Mejías, a fellow Andalusian to Lorca, was a bullfighter, critic, and poet who was gored in a bullfight in August of 1934 (one of the sources for Motherwell’s visual associations between his paintings and a dead bull). His death was memorialized by a number of poets, including Rafael Alberti and Miguel Hernandez, but nothing rivaled Lorca’s haunting, incantatory elegy. Written in four parts as though to mimic a classic musical composition, the poem actually shares many traits with Stevens’ The Men That Are Falling. However, Lorca’s poem is far more surrealistic and more clearly in line with conventional elegies. In the poem, Mejías’s death stands for something beyond politics — the loss of a loved one, the sacrifice of the young, and the inevitable fatality that awaits us all. With its recurring refrain of “At five in the afternoon” — the time, according to Lorca, when Mejías dies — the poem ceremonializes death and turns the scene of death — the actual semiotics of death — into a sacred space.
Only two years later, almost to the day, Lorca would be executed by a firing squad in one of the most tragic murders in literary history. Over time, Lorca’s elegy to Mejías’ transformed into an unintentional elegy for his own passing — premature, horrible, wrong. In fact, the final stanzas of Lorca’s poems speaks more poignantly about Lorca than Mejías:
Because you have died forever
like all the dead of the earth,
like all the dead who are forgotten
under a mound of darkened dogs.
No one knows you. No. But I sing to you.
I sing for the future your profile and your grace.
The ripe gleam of your wisdom.
Your appetite for death and the taste of its mouth.
The sadness borne in your valiant joy.
It will take a long time, if at all,
for an Andaluz to be born so clear,
so rich with adventure.
Lorca’s prescience here is staggering. Heartbreaking.

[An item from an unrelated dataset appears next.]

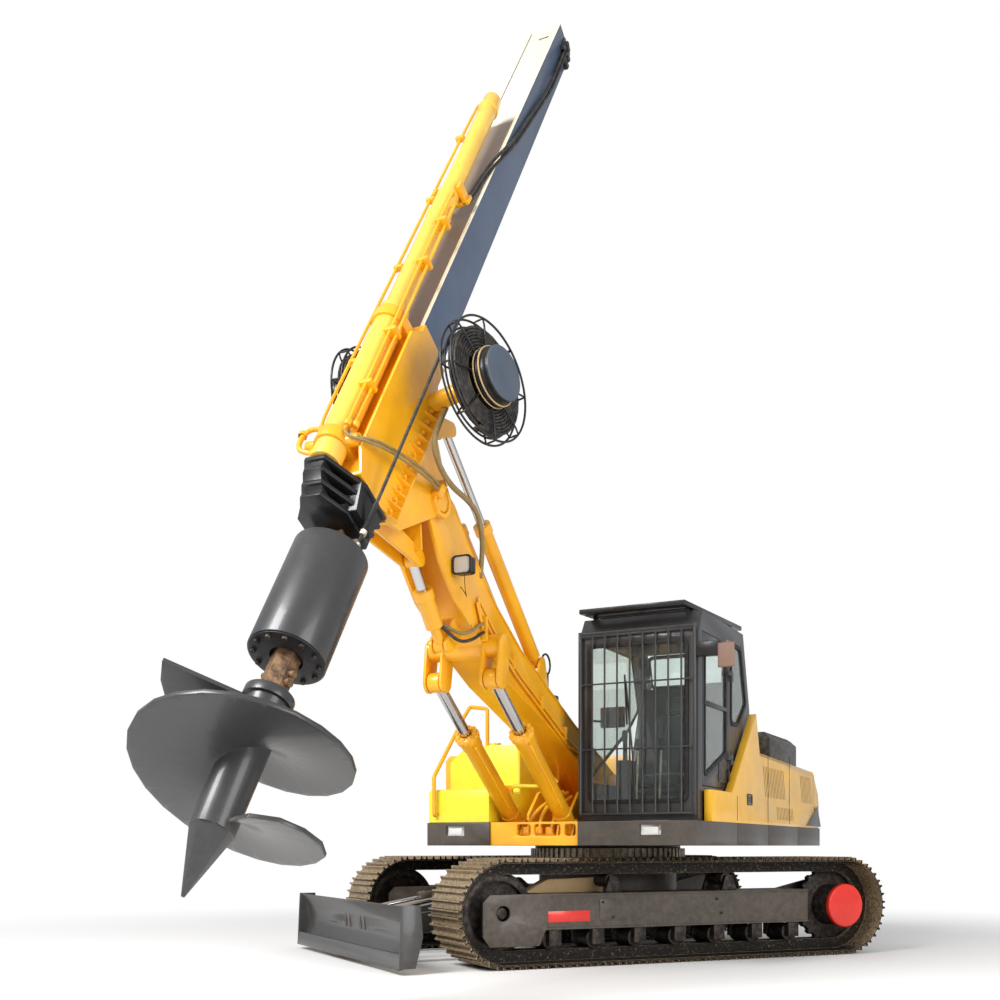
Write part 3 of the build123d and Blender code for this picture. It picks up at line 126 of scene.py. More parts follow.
def add(tree, kind, links=None, **settings):
    """One node of any kind: settings are its own values, links are input name to value or output socket."""
    made = tree.nodes.new("ShaderNode" + kind)
    for name, value in settings.items():
        setattr(made, name, value)
    for name, source in (links or {}).items():
        if isinstance(source, bpy.types.NodeSocket):
            tree.links.new(source, made.inputs[name])
        else:
            made.inputs[name].default_value = source
    return made


def new_material(name):
    """An empty material with its output: returns the material, its tree and the output node."""
    made = bpy.data.materials.new(name)
    made.use_nodes = True
    made.node_tree.nodes.clear()
    return made, made.node_tree, add(made.node_tree, "OutputMaterial")


print("sRGB #808080 is", round(linear("#808080")[0], 3), "in linear light")


# %% [markdown]
# The floor is a pale studio sweep. Close to the machine it is matt paint that takes the shadow. Further
# out it fades to plain white for the camera, so no horizon line shows, while the light that reaches the
# machine stays that of a plain room.

# %% Floor, world and lamps
FLOOR_RADIUS = 60.0
FADE_START = 4.0
FADE_END = 9.5


def studio_floor():
    """A disc of a few rings, with a material that goes from matt paint to white with the distance."""
    turns, rings = np.meshgrid(np.linspace(0, 2 * pi, 65)[:-1], np.array([0.0, 5.0, 12.0, FLOOR_RADIUS]))
    points = np.stack([rings * np.cos(turns), rings * np.sin(turns), np.zeros_like(rings)], -1).reshape(-1, 3)
    count = 64
    faces = [(r * count + i, (r + 1) * count + i, (r + 1) * count + (i + 1) % count, r * count + (i + 1) % count)
             for r in range(3) for i in range(count)]
    mesh = bpy.data.meshes.new("studio_floor")
    mesh.from_pydata(points, [], faces)
    floor = bpy.data.objects.new("studio_floor", mesh)
    bpy.context.scene.collection.objects.link(floor)
    material, tree, output = new_material("matt floor paint")
    place = add(tree, "TexCoord").outputs["Object"]
    away = add(tree, "VectorMath", {0: place}, operation="LENGTH").outputs["Value"]
    fade = add(tree, "MapRange", {"Value": away, "From Min": FADE_START, "From Max": FADE_END},
               interpolation_type="SMOOTHSTEP").outputs["Result"]
    paths = add(tree, "LightPath").outputs
    seen = add(tree, "Math", {0: paths["Is Camera Ray"], 1: paths["Is Glossy Ray"]}, operation="MAXIMUM")
    seen = add(tree, "Math", {0: seen.outputs[0], 1: paths["Is Transmission Ray"]}, operation="MAXIMUM")
    share = add(tree, "Math", {0: fade, 1: seen.outputs[0]}, operation="MULTIPLY").outputs[0]
    paint = add(tree, "BsdfDiffuse", {"Color": linear("#F2F1EF")}).outputs[0]
    white = add(tree, "Emission", {"Color": (1, 1, 1, 1), "Strength": 1.0}).outputs[0]
    mixed = add(tree, "MixShader", {0: share, 1: paint, 2: white}).outputs[0]
    tree.links.new(mixed, output.inputs["Surface"])
    mesh.materials.append(material)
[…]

Motherwell’s elegy, then, functions as a dual elegy, perhaps even a trinity of elegies — the most enduring of which seems to be a funeral lament for the main motif of the 20th century: wrongful death at the hands of fascist governments.
Lorca’s most important contribution to poetic theory was his notion of “duende,” what the poet and translator Robert Bly has defined as the sense of the presence of death. In his 1933 essay, Play and Theory of the Duende, Lorca argues that three main forces are responsible for artistic creation — the muses, angels, and the duende. That sense of the presence of death, that encroaching darkness that is both desired and feared, permeates Lorca’s work. Duende also animates Motherwell’s Elegies. For Bly, duende is the “dark sound” that rather mysteriously appears in art, music, and poetry. My earlier argument about the black lines and ovals in Motherwell’s Elegies signifying as musical notes is an expression — quite literally — of this dark sound. The black and white contrast of the paintings call up the duende of Goya, the duende of the sunlight on the dead bull, and even the duende of the black ink on the white page, the duende in the heart of the mourner, the duende of the power of the elegy.

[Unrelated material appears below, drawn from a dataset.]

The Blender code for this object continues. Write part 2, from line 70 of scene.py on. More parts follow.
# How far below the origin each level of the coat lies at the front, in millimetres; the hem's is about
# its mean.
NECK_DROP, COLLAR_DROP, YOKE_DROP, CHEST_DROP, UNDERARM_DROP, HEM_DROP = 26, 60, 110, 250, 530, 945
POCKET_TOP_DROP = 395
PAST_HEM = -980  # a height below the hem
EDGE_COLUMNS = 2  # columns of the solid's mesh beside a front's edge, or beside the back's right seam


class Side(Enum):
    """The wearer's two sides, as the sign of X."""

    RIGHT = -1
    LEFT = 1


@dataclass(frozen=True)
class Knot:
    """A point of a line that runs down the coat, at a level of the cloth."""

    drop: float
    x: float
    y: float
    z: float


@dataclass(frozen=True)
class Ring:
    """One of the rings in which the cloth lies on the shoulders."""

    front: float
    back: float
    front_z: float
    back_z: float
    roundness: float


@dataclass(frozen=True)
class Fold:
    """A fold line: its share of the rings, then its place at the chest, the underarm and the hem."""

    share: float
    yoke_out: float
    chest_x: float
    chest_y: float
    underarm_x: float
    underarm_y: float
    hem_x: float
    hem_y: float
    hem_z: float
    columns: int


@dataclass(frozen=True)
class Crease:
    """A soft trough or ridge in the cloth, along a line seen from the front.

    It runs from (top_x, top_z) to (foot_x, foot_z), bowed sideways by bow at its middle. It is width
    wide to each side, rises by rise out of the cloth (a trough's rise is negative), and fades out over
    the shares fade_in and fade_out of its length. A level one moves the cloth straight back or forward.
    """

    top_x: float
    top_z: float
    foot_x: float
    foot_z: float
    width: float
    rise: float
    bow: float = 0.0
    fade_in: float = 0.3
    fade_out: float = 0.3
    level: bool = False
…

That last connection was made particularly clear in the de Young exhibit through the placement of Five in the Afternoon and a large canvas size reprint of the first stanza of Lament for Ignacio Sánchez Mejías, so that the viewer is able to move back and forth between poetic and painterly duende. When read through the lens of duende, Motherwell’s Elegies resonate with a deeper tenor. They seem darker, lonelier, more emotionally risky. They also feel profoundly funereal. And by that I mean sacred, perhaps even holy. I don’t know that Motherwell would have attached any religious significance to his Elegies, but I do. Sometimes, the thick black vertical lines look to me to be the lower half of a severed cross. Georgia O’Keeffe’s 1929 Black Cross might stand as the visual marker for such an image, but I think Motherwell somehow invokes latent spiritual symbology in these pieces that is less obvious than mere echo and more profound than mere influence.
Which is to say that all of the factors that worked against Motherwell — both consciously and unconsciously — in the minds of critics, collectors, and curators are exactly the kinds of values we now have come to seek out and celebrate in our artists. And this exhibit, though small, demands we re-read and re-evaluate Motherwell not just as a producer of large paintings, but as an artist whose work was and is a form of engagement.

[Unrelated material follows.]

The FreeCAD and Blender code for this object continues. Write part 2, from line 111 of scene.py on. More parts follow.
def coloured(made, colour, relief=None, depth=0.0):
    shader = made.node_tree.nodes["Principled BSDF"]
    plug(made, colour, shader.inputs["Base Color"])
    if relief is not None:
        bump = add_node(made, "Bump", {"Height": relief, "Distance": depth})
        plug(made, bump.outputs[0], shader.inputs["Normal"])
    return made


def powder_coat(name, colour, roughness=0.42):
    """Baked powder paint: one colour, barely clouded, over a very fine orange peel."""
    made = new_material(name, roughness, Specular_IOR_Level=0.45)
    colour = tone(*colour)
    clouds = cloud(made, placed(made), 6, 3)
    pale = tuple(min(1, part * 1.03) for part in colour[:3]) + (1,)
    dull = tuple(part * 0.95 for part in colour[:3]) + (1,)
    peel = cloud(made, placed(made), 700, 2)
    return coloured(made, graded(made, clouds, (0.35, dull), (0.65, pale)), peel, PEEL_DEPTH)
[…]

I returned to the exhibit at its close in part because I knew I wanted to write about it, and I wanted to see if writing about Motherwell somehow took away the magic of seeing his work in person. I discovered something: it did not. I walked back and forth in front of the paintings, the poems, the paintings, the poems. I listened to patrons walk in and out of the gallery, commenting on the colors, the themes, the interplay of text and image. I heard one woman say, “These make me want to cry.” I heard a man say, “Wow.” I was not alive in 1950; I don’t claim to know, beyond what has been written, what it was like in the New York art scene in the days of the Cold War. But I can imagine. I’m not really sure I know how things are now, in 2017, anywhere, but I know that art needs art. When a painting enters into dialogue with poetry, or poetry with painting, it heightens both. It widens both. It is an innocuous but ameliorative metaphor for all kinds of border crossings, for the need and reward of reaching across. I also know that art needs politics just as politics needs art. When poets and painters make their work a site of political engagement, they catalyze issues and humanize texts. One of the great misreadings of history is that all things have led to this moment; that looking back down through the telescope of time somehow puts everything in its place, ordering perspective and distance. When I read Motherwell now through the lens of 2016, or even more interesting, through the complicated lens of 2017, I don’t see American Exceptionalism, as one might have been tempted to do 70 years ago; I see American enunciation. I see elegies for our lost and limitless land. Yau claims that Motherwell possessed a “grand sense that painting could be in touch with history, poetry and everyday life.”
That’s a trifecta we need right now in the worst way.